Work instructions >> Your task is to give the data again, exactly, with every line intact.

□ □ □ □ □ □ □

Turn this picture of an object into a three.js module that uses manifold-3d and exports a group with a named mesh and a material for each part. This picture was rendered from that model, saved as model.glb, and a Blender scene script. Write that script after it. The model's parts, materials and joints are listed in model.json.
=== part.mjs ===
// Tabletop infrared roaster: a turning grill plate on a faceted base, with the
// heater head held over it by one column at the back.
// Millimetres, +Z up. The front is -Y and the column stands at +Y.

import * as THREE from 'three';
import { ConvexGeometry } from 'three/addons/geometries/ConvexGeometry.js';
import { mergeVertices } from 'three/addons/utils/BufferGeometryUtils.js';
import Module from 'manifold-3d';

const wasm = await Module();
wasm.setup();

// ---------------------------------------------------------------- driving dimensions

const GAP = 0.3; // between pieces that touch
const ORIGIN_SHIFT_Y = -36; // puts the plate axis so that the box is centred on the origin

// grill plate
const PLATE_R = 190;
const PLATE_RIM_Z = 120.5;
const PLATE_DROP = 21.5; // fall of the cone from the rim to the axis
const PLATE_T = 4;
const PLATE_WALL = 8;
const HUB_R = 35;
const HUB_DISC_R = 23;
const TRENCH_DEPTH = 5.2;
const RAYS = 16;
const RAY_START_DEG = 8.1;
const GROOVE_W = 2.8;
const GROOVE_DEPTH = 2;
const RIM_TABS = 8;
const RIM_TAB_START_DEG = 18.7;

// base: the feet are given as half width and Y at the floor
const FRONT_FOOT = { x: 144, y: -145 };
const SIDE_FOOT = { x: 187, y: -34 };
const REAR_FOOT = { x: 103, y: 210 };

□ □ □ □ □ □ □

Finished exercise >>
Turn this picture of an object into a three.js module that uses manifold-3d and exports a group with a named mesh and a material for each part. This picture was rendered from that model, saved as model.glb, and a Blender scene script. Write that script after it. The model's parts, materials and joints are listed in model.json.
=== part.mjs ===
// Tabletop infrared roaster: a turning grill plate on a faceted base, with the
// heater head held over it by one column at the back.
// Millimetres, +Z up. The front is -Y and the column stands at +Y.

import * as THREE from 'three';
import { ConvexGeometry } from 'three/addons/geometries/ConvexGeometry.js';
import { mergeVertices } from 'three/addons/utils/BufferGeometryUtils.js';
import Module from 'manifold-3d';

const wasm = await Module();
wasm.setup();

// ---------------------------------------------------------------- driving dimensions

const GAP = 0.3; // between pieces that touch
const ORIGIN_SHIFT_Y = -36; // puts the plate axis so that the box is centred on the origin

// grill plate
const PLATE_R = 190;
const PLATE_RIM_Z = 120.5;
const PLATE_DROP = 21.5; // fall of the cone from the rim to the axis
const PLATE_T = 4;
const PLATE_WALL = 8;
const HUB_R = 35;
const HUB_DISC_R = 23;
const TRENCH_DEPTH = 5.2;
const RAYS = 16;
const RAY_START_DEG = 8.1;
const GROOVE_W = 2.8;
const GROOVE_DEPTH = 2;
const RIM_TABS = 8;
const RIM_TAB_START_DEG = 18.7;

// base: the feet are given as half width and Y at the floor
const FRONT_FOOT = { x: 144, y: -145 };
const SIDE_FOOT = { x: 187, y: -34 };
const REAR_FOOT = { x: 103, y: 210 };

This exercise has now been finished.